Тинькой ее прозвала няня, потому что несколько похожа была на эту обезьянку Софьина француженка, мадам д’Аттиньи; няня звала ее тоже Тинькой, недолюбливала обеих – мартышку, похожую на черта, и мадам, похожую на ведьму. Ходили слухи, будто в ранней молодости, еще во время Великой революции, мадам д’Аттиньи была первосвященницей Авиньонского тайного общества, основанного графом Фаддеем Грабянкою, который занимался черной магией.
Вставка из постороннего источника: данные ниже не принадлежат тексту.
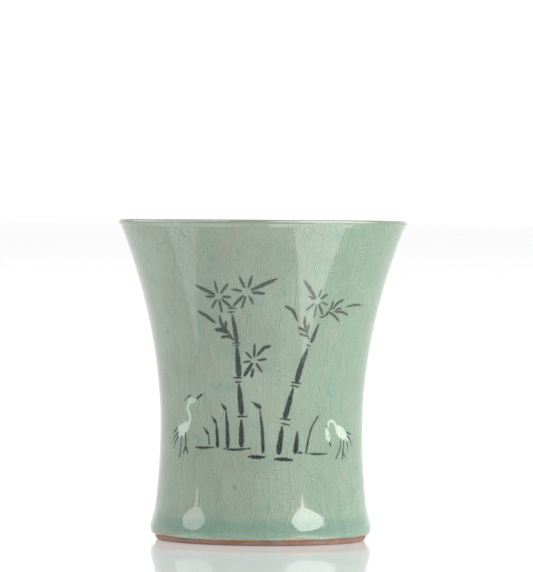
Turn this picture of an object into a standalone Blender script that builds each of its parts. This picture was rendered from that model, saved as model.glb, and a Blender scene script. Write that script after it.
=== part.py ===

Через него мадам д’Аттиньи, «великая матерь богов, Геката, Диана, царица неба и ада, современная хаосу», как называли ее адепты, поступила гувернанткой к Нарышкиным. Умерла в глубокой старости; перед смертью впала в детство, сморщилась, ссохлась и сделалась еще больше похожа на обезьяну.

Всю ночь сегодня в бреду Софье снилась Тинька, не то мадама, не то мартышка: бегает будто, прыгает по комнате, языком щелкает: «Я – Геката, я – Диана, я – великая матерь богов!» Потом вдруг вскочила ей на грудь, стала душить. Снилось также, что дедушка Крылов сечет маленькую девочку до крови и кричит ей: «Тинька, Тинька, слижи кровь языком!» – и девочка, ползая на карачках по полу, сморщивается, ссыхается, становится Тинькою и языком слизывает кровь. А потом – будто множество маленьких, черненьких полущенят-полумартышек присосалось к белым, толстым грудям бабы Ненилы, покровской скотницы. Вот и сейчас, кажется, забралась к ней Тинька под платок и холодной лапкой щекочет ей горло, так что хочется кашлять до крови.

Очнулась, с усилием открыла глаза; поняла, что бредит. Неужели и правда заболеет, сляжет опять, как в прошлом году, до самого лета, – так и не увидит «настоящей маменьки»? Нет, вздор, не надо поддаваться болезни. Вот угрелась – и прошел озноб; только жарко, душно под платком. Скинула его, встала, подошла к окну.